I apologise for the length of gaps between posts. My life and my other obligations leave me increasingly little room. Here are three ways of serving partridges from the Dorotheenkloster MS:

156 Of partridges
Take three partridges, clean them well, but leave on the feet and the necks. Then take chicken broth that is sweet and boil them in this. Take 1 lad (Lot) whole pepper, wash it well, and put it in with the partridges. Let them boil as long as chickens, but do not let them overboil (versieden). Then cut an apple into long, thin slices and season it. Season it with spices. When you want to serve the dish, put the apple on it. Item, if you want to have it yellow, add ten almond kernels to the cooking liquid (sultz) or more, and serve it.
157 A furhess of partridges
Take three partridges and the blood of other birds (hunern). Cut each partridge in four pieces and boil them in the blood. Take an apple and an onion, blacken (fry?) it together and boil it in (the dish). If the blood is too thin, take a crust of bread, toast it dark (prenn) and add it. Season it with spices, but add no saffron if you want to have a furhess.
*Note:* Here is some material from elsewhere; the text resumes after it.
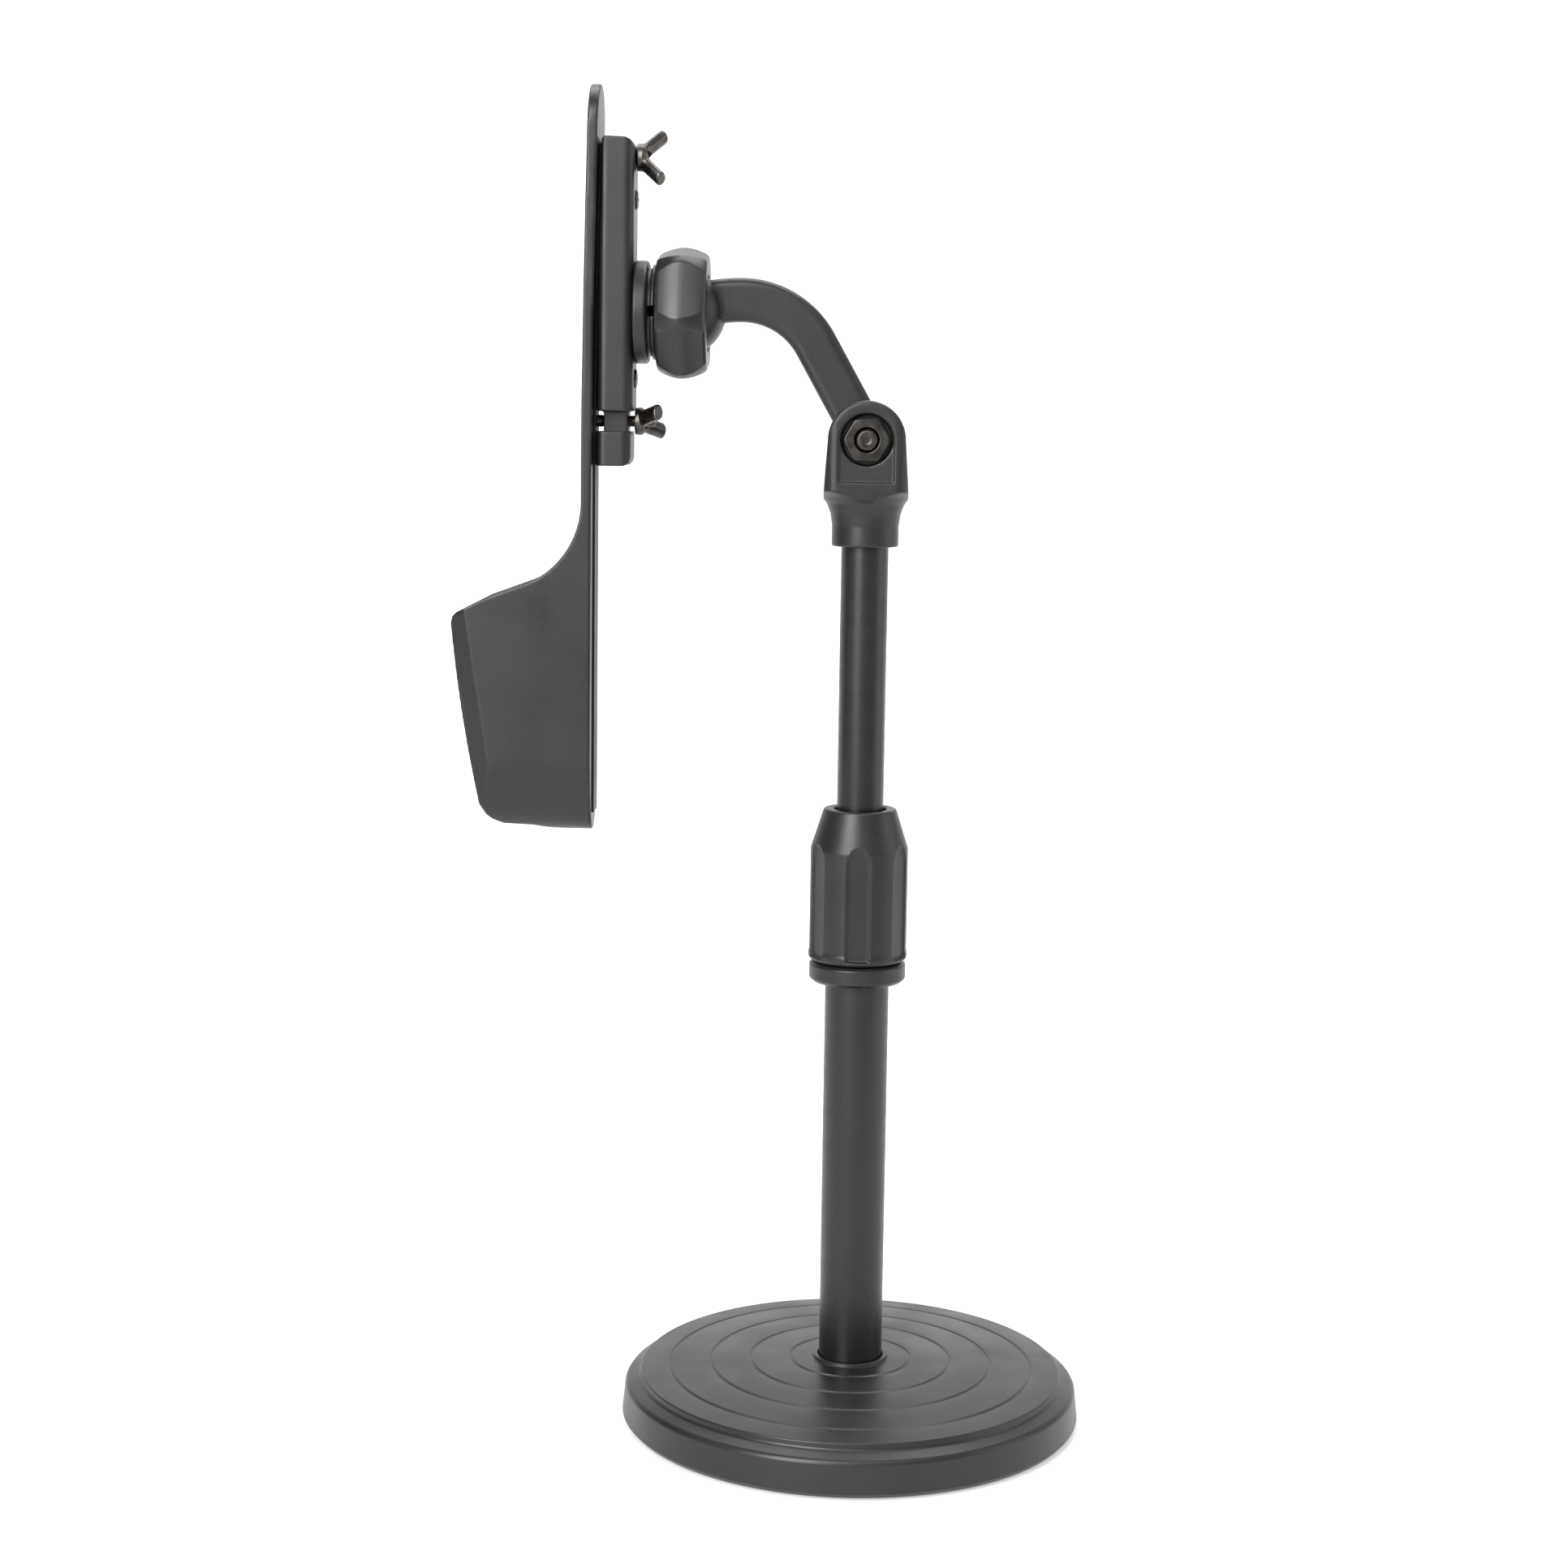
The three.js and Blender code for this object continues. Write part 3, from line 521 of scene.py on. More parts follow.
def finish(obj, node, slot, material=None):
    """Softens a piece that MOULD lists, shades it, and makes it stand for its CAD node."""
    if node in MOULD:
        moulded(obj, *MOULD[node])
    obj.name = node + "_fine"
    obj.data.name = obj.name
    obj.data.materials.clear()
    obj.data.materials.append(material or MATERIALS[slot])
    obj.data.shade_smooth()
    if node not in MOULD:
        step = obj.modifiers.new("normals", "WEIGHTED_NORMAL")
        step.keep_sharp = True
    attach(obj, BODY_OF[node])
    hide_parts(node)


# ---- base and pole ----
# profiles are (radius, height, fillet) in millimetres
def dome(r):
    return EDGE_Z + DOME_RISE * (1 - (r / EDGE_R) ** 2)


def make_base():
    lip_inner, lip_outer = LIP_R
    lip_top = dome(lip_outer) + LIP_RISE
    top = [(lip_inner, lip_top, 0.3), (lip_outer, lip_top, 0.5), (lip_outer + 0.15, dome(lip_outer), 0.4)]
    for r in GROOVES:
        near, far = r - GROOVE_HALF, r + GROOVE_HALF
        top += [(near, dome(near) - 0.1, 0.6), (r, dome(r) - GROOVE_DEPTH, 0.25), (far, dome(far) - 0.1, 0.6)]
        top += [(r + step, dome(r + step)) for step in (3, 5, 8)]
    side = [(EDGE_R, EDGE_Z, 0.6), (73.9, 15.1, 1.3), (78.9, 13.3, 2.4), (BASE_R, 2.6, 0.8), (78.4, 0.8, 0.3)]
    inside = [(77.2, 1.6), (77, 9.6), (72, 13.6), (45, dome(45) - COVER_WALL),
              (lip_inner, dome(lip_inner) - COVER_WALL)]
    finish(lathe("cover", top + side + inside, 256, steps=5), "base_cover", "shell_plastic")
    pad = [(0, 0), (20, 0, 0.3), (20.6, 0.5, 0.2), (21.4, 0.5, 0.2), (22, 0, 0.3), (75.8, 0, 0.5),
           (76, PAD_TOP), (0, PAD_TOP)]
    finish(lathe("pad", pad, 192), "base_pad", "rubber")


def make_pole():
    lower = [(TUBE_BORE_R, TUBE_FOOT), (TUBE_R, TUBE_FOOT, 0.3), (TUBE_R, TUBE_TOP, 0.4),
             (TUBE_BORE_R, TUBE_TOP, 0.2)]
    finish(lathe("lower", lower, 160), "lower_tube", "tube_paint")
    low, high = MAST_Z
    upper = [(MAST_BORE_R, low), (MAST_R, low, 0.3), (MAST_R, high, 0.3), (MAST_BORE_R, high, 0.2)]
    finish(lathe("upper", upper, 128), "upper_tube", "tube_paint")
    low, high = RING_Z
    sleeve = [(11.3, low, 0.3), (15.4, low, 0.5), (16.6, low + 1.2, 0.8), (16.6, high - 0.9, 0.8),
              (15.5, high, 0.5), (13.4, high, 0.1), (13.4, SLEEVE_TOP, 0.2), (11.3, SLEEVE_TOP, 0.2)]
    finish(lathe("sleeve", sleeve, 160), "lock_sleeve", "joint_plastic")


def flute(turn):
    """Cutter for one arched flat of the twist collar."""
    foot, top = FLUTE_Z
    steps = 20
    outline = [(-FLUTE_HALF, foot), (FLUTE_HALF, foot)]
    for i in range(steps + 1):
        angle = math.pi * i / steps
        outline.append((FLUTE_HALF * math.cos(angle), top - FLUTE_ARCH + FLUTE_ARCH * math.sin(angle)))
    tool = prism("tool", "x", outline, COLLAR_R - FLUTE_DEPTH, 20)
    return transform(tool, Matrix.Rotation(turn, 4, "Z"))


def make_collar():
    low, high = COLLAR_Z
    profile = [(13.8, low, 0.2), (16, low, 0.3), (17, low + 1, 0.5), (17, 166.8, 0.3), (COLLAR_R, 167.5, 0.3),
               (COLLAR_R, SHOULDER_Z, 1.2), (12.4, high, 0.8), (9, high, 0.5), (9, 206), (11.1, 204),
               (12.8, 188), (12.8, 185), (13.8, 185)]
    body = lathe("collar", profile, 192)
    flutes = [flute(-math.pi / 2 + i * 2 * math.pi / FLUTE_COUNT) for i in range(FLUTE_COUNT)]
    combine(body, "DIFFERENCE", *flutes)
    finish(body, "twist_collar", "joint_plastic")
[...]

158 Again another dish of 3 partridges. A cold dish
Take three roast partridges, let them cool, and split each one. Take white semeln bread and toast it for a pheffer sauce that is not black. Take vinegar and wine and add it to that, and also add honey. Prepare a good, thickened (chebundes) phefferl sauce and do it justice with all kinds of spices and saffron. Add a quarter of a pound (virdung) of raisins, blacken (sautée?) them nicely, and add 2 lot of almonds to it. Stir it together, pour it on (the partridges) and let it set. Cover it so it cannot ‘smell out’ (verachen i.e. lose its scent) and serve them cold.
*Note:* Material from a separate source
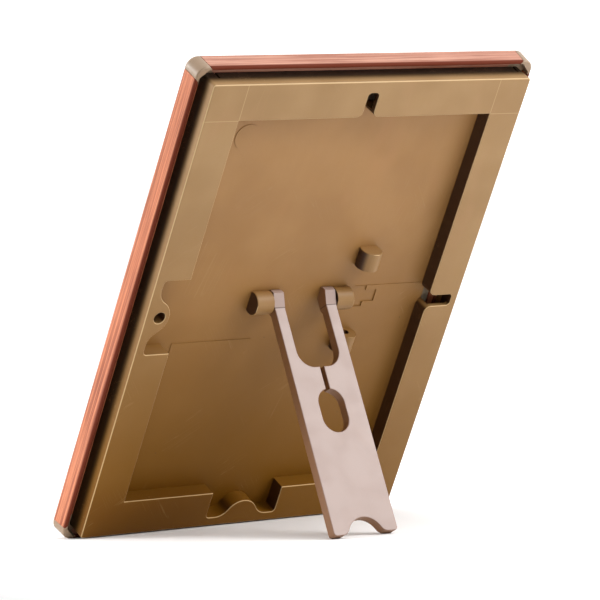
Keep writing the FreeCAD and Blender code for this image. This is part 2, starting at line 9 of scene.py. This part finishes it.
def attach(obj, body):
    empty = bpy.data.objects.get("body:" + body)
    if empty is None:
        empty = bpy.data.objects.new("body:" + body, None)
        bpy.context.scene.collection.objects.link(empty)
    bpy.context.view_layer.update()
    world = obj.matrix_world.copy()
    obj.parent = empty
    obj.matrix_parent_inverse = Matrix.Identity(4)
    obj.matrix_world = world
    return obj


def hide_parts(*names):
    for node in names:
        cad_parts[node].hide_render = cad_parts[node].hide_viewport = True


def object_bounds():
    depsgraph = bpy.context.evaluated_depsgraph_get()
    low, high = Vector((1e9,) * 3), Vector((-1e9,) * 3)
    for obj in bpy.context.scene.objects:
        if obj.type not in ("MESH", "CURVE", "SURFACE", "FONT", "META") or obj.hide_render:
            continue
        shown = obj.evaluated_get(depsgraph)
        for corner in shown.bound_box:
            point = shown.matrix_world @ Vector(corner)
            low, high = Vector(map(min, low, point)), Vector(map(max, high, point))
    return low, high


# The looks of a table-top photo frame that leans back on its easel leg. Lengths in this script are
# in metres in the row frame, except where a name or comment says millimetres.

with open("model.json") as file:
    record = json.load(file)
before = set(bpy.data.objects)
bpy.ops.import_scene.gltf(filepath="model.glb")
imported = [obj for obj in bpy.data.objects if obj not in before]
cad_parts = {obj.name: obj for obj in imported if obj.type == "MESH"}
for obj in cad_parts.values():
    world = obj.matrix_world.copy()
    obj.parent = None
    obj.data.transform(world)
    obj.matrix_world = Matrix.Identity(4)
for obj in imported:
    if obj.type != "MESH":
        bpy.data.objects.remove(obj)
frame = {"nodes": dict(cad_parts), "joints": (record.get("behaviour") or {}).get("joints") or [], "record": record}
CAD_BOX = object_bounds()
MM = 0.001

# the camera: a long lens from behind the frame's right side, nearly level
CAMERA_AZIMUTH = 144.894         # degrees round from the front, towards the frame's right
CAMERA_ELEVATION = 2.142         # degrees
CAMERA_ROLL = 2.052              # degrees
CAMERA_DISTANCE = 1.4
CAMERA_AIM = (12.0, 21.0, -1.1)  # from the middle of the object's box, in mm
LENS_MM = 231.6
SENSOR_MM = 36.0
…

Partridges were highly desirable gamebirds fit for the tables of the nobility. Here, we see them prepared in three ways, each of which is fairly typical of medieval German culinary sources.
In the first recipe, the birds are boiled whole in clear chicken broth. I assume the reference to ‘sweet’ means fresh and clear, not old or cloudy, rather than actually sweetened. That is also how fresh butter, milk, and cream are described. A remarkable quantity of pepper (a Lot was 1/32 of a pound, about 15 grammes) is added to the cooking liquid and further spices before serving. The dish is decorated with apple slices and served with either the broth or a sauce made with it. Sultz, the word used here, can refer to a thickened sauce, but also to a jellied broth. The instruction to make it yellow by adding almond kernels is somewhat puzzling, but it may refer to the change of colour a rich chicken broth will undergo when it is made into almond milk.
The second recipe is for a fürhess, a class of dish frequently described in our sources. At its most basic, this was made from the blood of a small animal and the meat of its less desirable parts, basically a civet. Here, the process is a good deal more elaborate: The entire bird is used and the sauce calls for blood from a different source. That is likely because there would not be enough in a partridge to make sauce for the whole body – usually, fürhess was made with the meat of forelegs, necks, and feet. The word huner usually refers to domestic chickens, but since it is also part of the name of the German word for partridge (as well as moorhen and capercaillie), it could refer to gamebirds here. Either way, and presumably it would not matter much, the blood is turned into a sauce with onion and apple and, if necessary, thickened with toasted bread. This seems to have been a popular flavour combination. The goal is to have small pieces of meat in a thick, dark, richly seasoned sauce.
The third is to be served cold and is one of a class of dishes that use a thick, spicy sauce to cover and thus preserve cooked meat. In a wealthy household, this might well be the kind of thing you would have ready in case of need, or prepare in advance of a visit. Vinegar and wine, spices and raisins, and fine, white bread to thicken it made this a strong and expensive concoction poured over the cooked meat while hot and allowed to congeal to exclude air. The technique is quite old, found as early as the thirteenth century, and may be the origin of modern aspic. At least the same words are used in Middle High German for both.
The Dorotheenkloster MS is a collection of 268 recipes that is currently held at the Austrian national library as Cod. 2897. It is bound together with other practical texts including a dietetic treatise by Albertus Magnus. The codex was rebound improperly in the 19th century which means the original order of pages is not certain, but the scripts used suggest that part of it dates to the late 14th century, the remainder to the early 15th century.
The Augustine Canons established the monastery of St Dorothea, the Dorotheenkloster, in Vienna in 1414 and we know the codex was held there until its dissolution in 1786, when it passed to the imperial library. Since part of the book appears to be older than 1414, it was probably purchased or brought there by a brother from elsewhere, not created in the monastery.
The text was edited and translated into modern German by Doris Aichholzer in „wildu machen ayn guet essen…“Drei mittelhochdeutsche Kochbücher: Erstedition Übersetzung, Kommentar, Peter Lang Verlag, Berne et al. 1999 on pp. 245-379.